§ WRITTEN REQUEST
Begin with the line containing "# The welds: each" and end with the line containing "bpy.data.objects.remove(obj)"; set down that block verbatim and nothing else.

§ EXERCISE INPUT
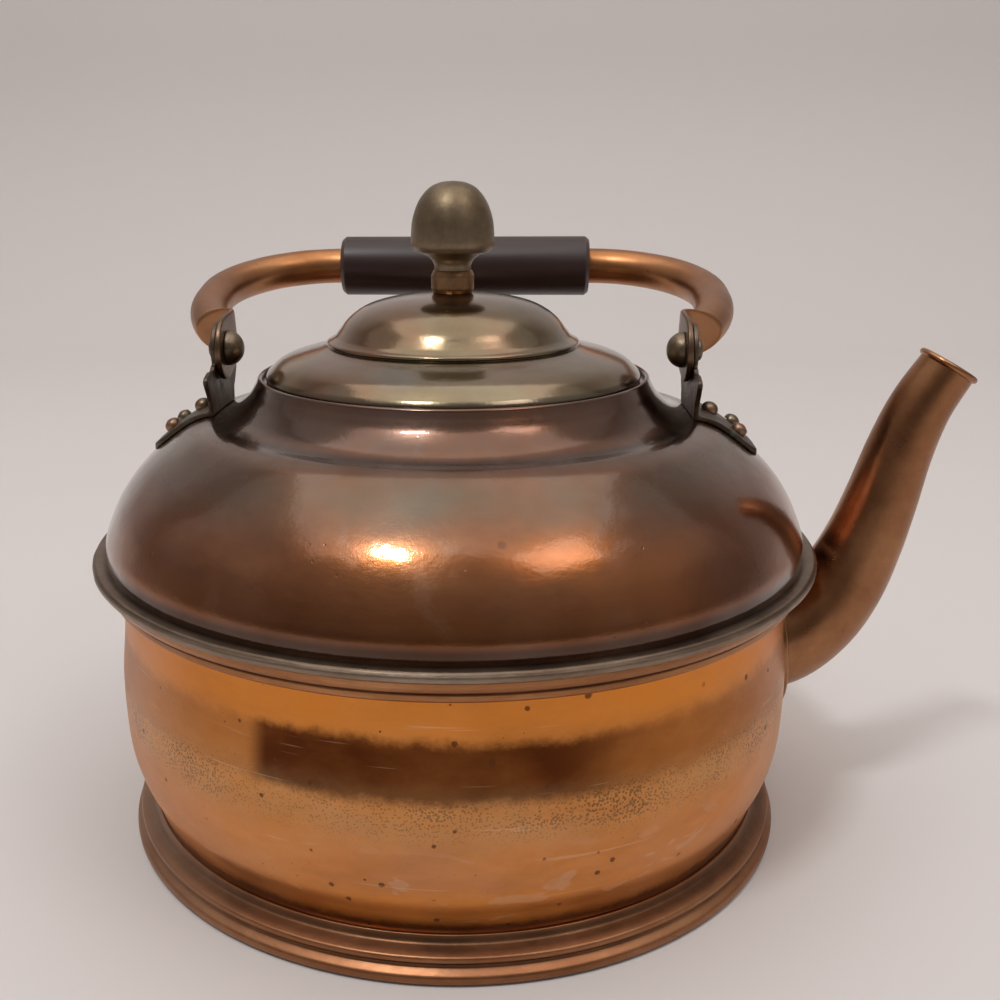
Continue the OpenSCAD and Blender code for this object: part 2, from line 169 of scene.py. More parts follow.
# ---------------------------------------------------------------- node material helper
class Mat:
    def __init__(self, name):
        self.m = bpy.data.materials.new(name)
        self.m.use_nodes = True
        self.t = self.m.node_tree
        self.t.nodes.clear()
        self.out = self.t.nodes.new("ShaderNodeOutputMaterial")
        self.b = self.t.nodes.new("ShaderNodeBsdfPrincipled")
        self.t.links.new(self.b.outputs[0], self.out.inputs[0])
        self.co = self.t.nodes.new("ShaderNodeTexCoord").outputs["Object"]

    def link(self, a, b):
        self.t.links.new(a, b)

    def put(self, sock, v):
        if isinstance(v, bpy.types.NodeSocket):
            self.link(v, sock)
        else:
            sock.default_value = v

    def math(self, op, a, b=0.0, clamp=False):
        n = self.t.nodes.new("ShaderNodeMath")
        n.operation = op
        n.use_clamp = clamp
        self.put(n.inputs[0], a)
        self.put(n.inputs[1], b)
        return n.outputs[0]

    def add(self, a, b, clamp=False):
        return self.math("ADD", a, b, clamp)

    def sub(self, a, b):
        return self.math("SUBTRACT", a, b)

    def mul(self, a, b):
        return self.math("MULTIPLY", a, b)

    def div(self, a, b):
        return self.math("DIVIDE", a, b)

    def most(self, a, b):
        return self.math("MAXIMUM", a, b)

    def scaled(self, v, offset=(0, 0, 0), rot=(0, 0, 0)):
        n = self.t.nodes.new("ShaderNodeMapping")
        self.link(self.co, n.inputs[0])
        n.inputs["Location"].default_value = offset
        n.inputs["Rotation"].default_value = rot
        n.inputs["Scale"].default_value = v
        return n.outputs[0]

    def noise(self, scale, detail=4, rough=0.55, vec=None, dist=0.0, seed=0.0):
        n = self.t.nodes.new("ShaderNodeTexNoise")
        n.noise_dimensions = "4D"
        n.inputs["W"].default_value = seed
        self.link(vec or self.co, n.inputs["Vector"])
        n.inputs["Scale"].default_value = scale
        n.inputs["Detail"].default_value = detail
        n.inputs["Roughness"].default_value = rough
        n.inputs["Distortion"].default_value = dist
        return n.outputs["Fac"]

    def voronoi(self, scale, vec=None):
        n = self.t.nodes.new("ShaderNodeTexVoronoi")
        self.link(vec or self.co, n.inputs["Vector"])
        n.inputs["Scale"].default_value = scale
        return n

    def ramp(self, fac, stops):
        n = self.t.nodes.new("ShaderNodeValToRGB")
        e = n.color_ramp.elements
        while len(e) < len(stops):
            e.new(0.5)
        for k, (p, c) in enumerate(stops):
            e[k].position = p
            e[k].color = (c, c, c, 1) if isinstance(c, (int, float)) else (*c, 1)
        self.put(n.inputs[0], fac)
        return n.outputs[0]

    def mix(self, fac, a, b):
        n = self.t.nodes.new("ShaderNodeMix")
        n.data_type = "RGBA"
        self.put(n.inputs[0], fac)
        for sock, v in ((n.inputs[6], a), (n.inputs[7], b)):
            self.put(sock, v if isinstance(v, bpy.types.NodeSocket) else (*v, 1))
        return n.outputs[2]

    def axis(self, which):
        n = self.t.nodes.new("ShaderNodeSeparateXYZ")
        self.link(self.co, n.inputs[0])
        return n.outputs["XYZ".index(which)]

    def band(self, v, lo, hi, soft):
        """1 between lo and hi (metres), fading over soft."""
        a = self.t.nodes.new("ShaderNodeMapRange")
        a.interpolation_type = "SMOOTHSTEP"
        self.put(a.inputs[0], v)
        a.inputs[1].default_value, a.inputs[2].default_value = lo - soft, lo + soft
        b = self.t.nodes.new("ShaderNodeMapRange")
        b.interpolation_type = "SMOOTHSTEP"
        self.put(b.inputs[0], v)
        b.inputs[1].default_value, b.inputs[2].default_value = hi + soft, hi - soft
        return self.mul(a.outputs[0], b.outputs[0])

    def bump(self, h, dist, strength=1.0):
        n = self.t.nodes.new("ShaderNodeBump")
        n.inputs["Strength"].default_value = strength
        n.inputs["Distance"].default_value = dist
        self.put(n.inputs["Height"], h)
        return n.outputs[0]

    def set(self, **kw):
        for k, v in kw.items():
            self.put(self.b.inputs[k.replace("_", " ")], v)


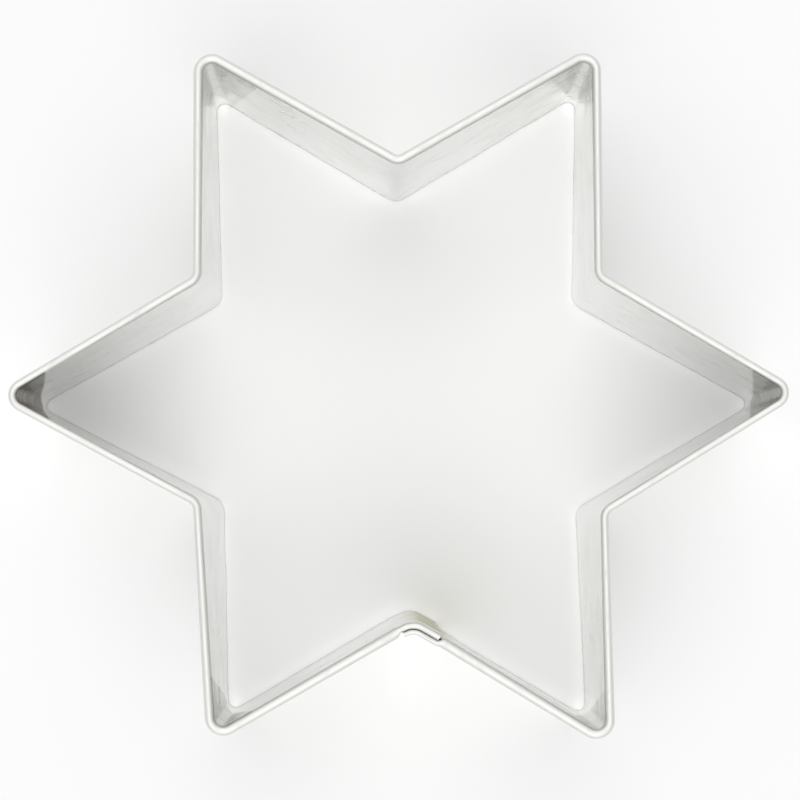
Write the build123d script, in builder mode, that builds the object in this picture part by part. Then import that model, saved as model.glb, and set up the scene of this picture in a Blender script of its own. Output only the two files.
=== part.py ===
from build123d import *
import os
from math import asin, degrees, radians, tan

# A six-pointed star cutter, bent from one strip of stainless steel and spot-welded where its ends lap.
# Millimetres, +Z up. It stands on its cutting edge, with the origin level with that edge under the
# middle of the star. +X runs through one point of the star, and the lap is at the notch on the -Y side.

# The star from above: where the inner faces of neighbouring walls would meet
tip_radius = 40.2
notch_radius = 23.4
tip_bend_radius = 0.9
notch_hollow_radius = 1.1

# How far each bend sits from its place on a true star, along X and Y, as shares of tip_radius:
# the strip is bent round a form and springs back unevenly. The lapped notch comes first, and the
# others follow counter-clockwise, tip and notch in turn.
bend_drift_shares = [
    (0.040, 0.015),
    (0.030, 0.000),
    (0.015, -0.004),
    (0.000, 0.008),
    (0.004, 0.007),
    (0.000, 0.000),
    (0.000, 0.005),
    (0.000, -0.005),
    (0.002, 0.007),
    (0.000, 0.000),
    (0.007, 0.015),
    (0.034, 0.010),
]

# The strip: its wall, and the hem folded outwards along its top edge
height = 24.0
sheet = 0.25
hem_gap = 0.15
hem_depth = 2.0

# The lap: the inner end stops past the bend, the outer end starts before it, rim beside rim
seam_hollow_radius = 1.0
lap_before_bend = 0.3
lap_past_bend = 1.9
rim_gap = 0.12
lap_gap = 0.05
joggle_rise = 0.8
joggle_run = 4.0

# The spot welds, in one row up the flat of the lap
weld_diameter = 1.2
weld_dimple = 0.03
weld_height_shares = {"lower": 0.2, "middle": 0.5, "upper": 0.8}
cut_overrun = 0.1

# What follows from the sizes above
rim_width = 2 * sheet + hem_gap
rim_step = rim_width + rim_gap
wall_step = sheet + lap_gap
lap_joggle = rim_step - wall_step
lap_thickness = wall_step + sheet
hem_foot = height - hem_depth
joggle_foot = hem_foot - joggle_rise
notch_bend_radius = notch_hollow_radius + rim_width
outer_seam_radius = seam_hollow_radius + rim_width
inner_seam_radius = outer_seam_radius + rim_step

# Where the walls meet: a corner for each bend, at the rim's inner face
quarter_turn = 90
bend_step = 360 / len(bend_drift_shares)
corners = []
bend_radii = []
for bend, (drift_x, drift_y) in enumerate(bend_drift_shares):
    corner_radius = tip_radius if bend % 2 else notch_radius
    true_corner = Vector(corner_radius, 0).rotate(Axis.Z, bend * bend_step - quarter_turn)
    corners.append(true_corner + Vector(drift_x, drift_y) * tip_radius)
    bend_radii.append(tip_bend_radius if bend % 2 else notch_bend_radius)

# The two runs of the lap: the outer end keeps rim_step outside the inner end all round the bend
inner_seam = corners[0]
first_tip, last_tip = corners[1], corners[-1]
arriving = (inner_seam - last_tip).normalized()
outward_arriving = arriving.rotate(Axis.Z, -quarter_turn)
lean = degrees(asin(rim_step / (first_tip - inner_seam).length))
leaving = (first_tip - inner_seam).normalized().rotate(Axis.Z, lean)
outward_leaving = leaving.rotate(Axis.Z, -quarter_turn)
outward_sum = outward_arriving + outward_leaving
outer_seam = inner_seam + outward_sum * (rim_step / (1 + outward_arriving.dot(outward_leaving)))
bend_reach = inner_seam_radius * tan(radians(arriving.get_angle(leaving) / 2))
inner_end = inner_seam + leaving * (bend_reach + lap_past_bend)
outer_start = inner_seam - arriving * (bend_reach + lap_before_bend) + outward_arriving * rim_step
joggle_start = inner_end + outward_leaving * rim_step
joggle_end = joggle_start + leaving * joggle_run


def across(start, direction):
    """The plane that cuts the strip at start: its x points outwards and its y up."""
    return Plane(start, x_dir=direction.rotate(Axis.Z, -quarter_turn), z_dir=-direction)


def rim_section(plane):
    """The wall above hem_foot, and the hem folded outwards over it."""
    shoulder = height - rim_width / 2
    leaf = rim_width - sheet
    with BuildSketch(plane) as section:
        with BuildLine():
            Polyline((sheet, shoulder), (sheet, hem_foot), (0, hem_foot), (0, shoulder))
            CenterArc((rim_width / 2, shoulder), rim_width / 2, 180, -180)
            Polyline((rim_width, shoulder), (rim_width, hem_foot), (leaf, hem_foot), (leaf, shoulder))
            CenterArc((rim_width / 2, shoulder), hem_gap / 2, 0, 180)
        make_face()
    return section.sketch


def wall_section(plane, foot, top, foot_joggle, top_joggle):
    """One band of the wall below hem_foot, set inwards by a joggle at its foot and another at its top."""
    with BuildSketch(plane) as section:
        with BuildLine():
            Line((-foot_joggle, foot), (sheet - foot_joggle, foot))
            Line((sheet - foot_joggle, foot), (sheet - top_joggle, top))
            Line((sheet - top_joggle, top), (-top_joggle, top))
            Line((-top_joggle, top), (-foot_joggle, foot))
        make_face()
    return section.sketch


def wall_sections(plane, joggle):
    """The upright band set inwards by joggle, and the slope above it that leads back out to the rim."""
    upright = wall_section(plane, 0, joggle_foot, joggle, joggle)
    slope = wall_section(plane, joggle_foot, hem_foot, joggle, 0)
    return [upright, slope]


def bent_run(points, radii):
    """The line that the rim's inner face follows, round through the bends."""
    with BuildLine() as run:
        FilletPolyline(*points, radius=radii)
    return run.wire()


# The rim runs all the way from the outer end to the inner one. The wall under it is joggled along
# the lap, comes back into line over joggle_run, and then goes round the star
star_points = [*corners[1:], inner_seam, inner_end]
star_radii = [*bend_radii[1:], inner_seam_radius]
rim_run = bent_run([outer_start, outer_seam, *star_points], [outer_seam_radius, *star_radii])
lap_run = bent_run([outer_start, outer_seam, joggle_start], outer_seam_radius)
star_run = bent_run([joggle_end, *star_points], star_radii)
rim = rim_section(across(outer_start, arriving))
lap_wall = wall_sections(across(outer_start, arriving), lap_joggle)
joggled_wall = wall_sections(across(joggle_start, leaving), lap_joggle)
straight_wall = wall_sections(across(joggle_end, leaving), 0)

# The weld row stands on the inner face of the lap, looking outwards
weld_foot = inner_seam + leaving * (bend_reach + lap_past_bend / 2)
weld_face = Plane(weld_foot, x_dir=leaving, z_dir=outward_leaving)
weld_seats = {name: (0, share * joggle_foot) for name, share in weld_height_shares.items()}

with BuildPart() as cutter_strip:
    sweep(rim, path=rim_run)
    for band in lap_wall:
        sweep(band, path=lap_run)
    for band_before, band_after in zip(joggled_wall, straight_wall):
        loft([band_before.face(), band_after.face()], ruled=True)
    for band in straight_wall:
        sweep(band, path=star_run)
    with BuildSketch(weld_face.offset(-cut_overrun)):
        with Locations(*weld_seats.values()):
            Circle(weld_diameter / 2)
    extrude(amount=lap_thickness + 2 * cut_overrun, mode=Mode.SUBTRACT)

os.makedirs("parts", exist_ok=True)
cutter_strip.part.label = "cutter_strip"
export_step(cutter_strip.part, "parts/cutter_strip.step")

# The welds: each nugget fills its seat through both layers, a little below either face
for name, seat in weld_seats.items():
    with BuildPart() as spot_weld:
        with BuildSketch(weld_face.offset(weld_dimple)):
            with Locations(seat):
                Circle(weld_diameter / 2)
        extrude(amount=lap_thickness - 2 * weld_dimple)
    spot_weld.part.label = f"{name}_spot_weld"
    export_step(spot_weld.part, f"parts/{name}_spot_weld.step")
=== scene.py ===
"""Six-pointed star cutter: one strip of bright steel, hemmed along its top and spot-welded at its lap."""

import math

import bpy
from mathutils import Matrix, Vector


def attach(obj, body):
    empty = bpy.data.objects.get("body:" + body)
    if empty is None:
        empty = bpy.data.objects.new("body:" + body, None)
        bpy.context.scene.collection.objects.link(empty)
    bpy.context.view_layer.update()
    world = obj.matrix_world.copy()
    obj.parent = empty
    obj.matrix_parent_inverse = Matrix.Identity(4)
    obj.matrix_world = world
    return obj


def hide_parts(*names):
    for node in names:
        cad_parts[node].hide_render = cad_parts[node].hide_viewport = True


bl_info = {
    "name": "Star cutter",
    "version": (1, 0, 0),
    "blender": (4, 5, 0),
    "location": "3D View > Sidebar > Star cutter",
    "description": "Bends the hemmed strip of a star cutter, welds its lap and sets the table under it",
    "category": "Add Mesh",
}

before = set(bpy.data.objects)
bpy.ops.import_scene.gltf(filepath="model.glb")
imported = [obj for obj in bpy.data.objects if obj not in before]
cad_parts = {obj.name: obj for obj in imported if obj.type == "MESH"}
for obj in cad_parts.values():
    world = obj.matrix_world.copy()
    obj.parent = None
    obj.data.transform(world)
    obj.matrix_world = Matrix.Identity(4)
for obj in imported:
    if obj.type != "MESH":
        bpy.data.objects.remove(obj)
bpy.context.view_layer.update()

MM = 0.001
BODY = "root"
STRIP_NODE = "cutter_strip"
STRIP_UV = "strip_uv"

# How far each bend sits from its place on a true star, along X and Y, as shares of the tip radius.
# The lapped notch comes first, and the others follow counter-clockwise, tip and notch in turn.
BEND_DRIFT_SHARES = [
    (0.040, 0.015),
    (0.030, 0.000),
    (0.015, -0.004),
    (0.000, 0.008),
    (0.004, 0.007),
    (0.000, 0.000),
    (0.000, 0.005),
    (0.000, -0.005),
    (0.002, 0.007),
    (0.000, 0.000),
    (0.007, 0.015),
    (0.034, 0.010),
]

# What springing back adds at each bend, along X and Y, in millimetres: first at the rim, then at the
# cutting edge. The lapped notch's own row at the cutting edge moves the whole lap.
RIM_SPRING = [
    (-0.13, 0.37),
    (-0.31, 0.45),
    (-0.40, 0.43),
    (-0.59, 0.02),
    (-0.53, -0.11),
    (-0.48, -0.47),
    (0.03, -0.44),
    (0.43, -0.41),
    (0.33, -0.38),
    (0.69, 0.01),
    (0.08, 0.60),
    (0.28, 0.41),
]
EDGE_SPRING = [
    (-0.04, 0.28),
    (-0.08, 0.12),
    (-0.73, 0.42),
    (-0.30, 0.02),
    (-0.72, -0.39),
    (-0.08, -0.08),
    (-0.02, -0.80),
    (0.03, -0.08),
    (0.68, -0.40),
    (0.19, 0.02),
    (0.68, 0.41),
    (0.03, 0.10),
]

# How much wider than its two sheets and their gap the hem has sprung open at each bend, in millimetres
HEM_SPRING = [0.05, 0.35, 0.17, 0.14, 0.22, 0.28, 0.33, 0.33, 0.23, 0.16, 0.20, 0.34]

# The same near the lap: past it, shortly before it, where the rims first touch, and at the inner end
PAST_LAP_SPRING = 0.45 * MM
BEFORE_LAP_SPRING = 0.42 * MM
TOUCHING_SPRING = -0.05 * MM
INNER_END_SPRING = 0.07 * MM

# How the strip comes off the lap: how far the outer end starts set in, how far off the rim the cutting
# edge stands where the rim is back in line and then RECOVERY_RUN further on, and how long the last flat
# stays free before the lap
START_SET_IN = 0.10 * MM
EDGE_OFF_AT_LAP = 0.33 * MM
EDGE_OFF_BEYOND = 0.50 * MM
RECOVERY_RUN = 4.0 * MM
APPROACH_RUN = 0.5 * MM
HALF_HELD = 0.3

# How strong the painted shade inside each point is, how brown it is there, and where it is centred off
# the bend, along X and Y in millimetres, point by point from the one after the lap. It paints the dark
# reflections of the shaded floor that the walls of each point mirror.
POINT_SHADE = [
    (0.18, 0.5, (0.0, 0.0)),
    (0.57, 0.0, (0.0, -0.3)),
    (0.23, 0.0, (-0.3, -0.2)),
    (0.22, 0.2, (1.6, -0.9)),
    (0.90, 0.8, (0.2, -0.3)),
    (0.40, 1.0, (-0.6, 1.2)),
]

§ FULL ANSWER
# The welds: each nugget fills its seat through both layers, a little below either face
for name, seat in weld_seats.items():
    with BuildPart() as spot_weld:
        with BuildSketch(weld_face.offset(weld_dimple)):
            with Locations(seat):
                Circle(weld_diameter / 2)
        extrude(amount=lap_thickness - 2 * weld_dimple)
    spot_weld.part.label = f"{name}_spot_weld"
    export_step(spot_weld.part, f"parts/{name}_spot_weld.step")
=== scene.py ===
"""Six-pointed star cutter: one strip of bright steel, hemmed along its top and spot-welded at its lap."""

import math

import bpy
from mathutils import Matrix, Vector


def attach(obj, body):
    empty = bpy.data.objects.get("body:" + body)
    if empty is None:
        empty = bpy.data.objects.new("body:" + body, None)
        bpy.context.scene.collection.objects.link(empty)
    bpy.context.view_layer.update()
    world = obj.matrix_world.copy()
    obj.parent = empty
    obj.matrix_parent_inverse = Matrix.Identity(4)
    obj.matrix_world = world
    return obj


def hide_parts(*names):
    for node in names:
        cad_parts[node].hide_render = cad_parts[node].hide_viewport = True


bl_info = {
    "name": "Star cutter",
    "version": (1, 0, 0),
    "blender": (4, 5, 0),
    "location": "3D View > Sidebar > Star cutter",
    "description": "Bends the hemmed strip of a star cutter, welds its lap and sets the table under it",
    "category": "Add Mesh",
}

before = set(bpy.data.objects)
bpy.ops.import_scene.gltf(filepath="model.glb")
imported = [obj for obj in bpy.data.objects if obj not in before]
cad_parts = {obj.name: obj for obj in imported if obj.type == "MESH"}
for obj in cad_parts.values():
    world = obj.matrix_world.copy()
    obj.parent = None
    obj.data.transform(world)
    obj.matrix_world = Matrix.Identity(4)
for obj in imported:
    if obj.type != "MESH":
        bpy.data.objects.remove(obj)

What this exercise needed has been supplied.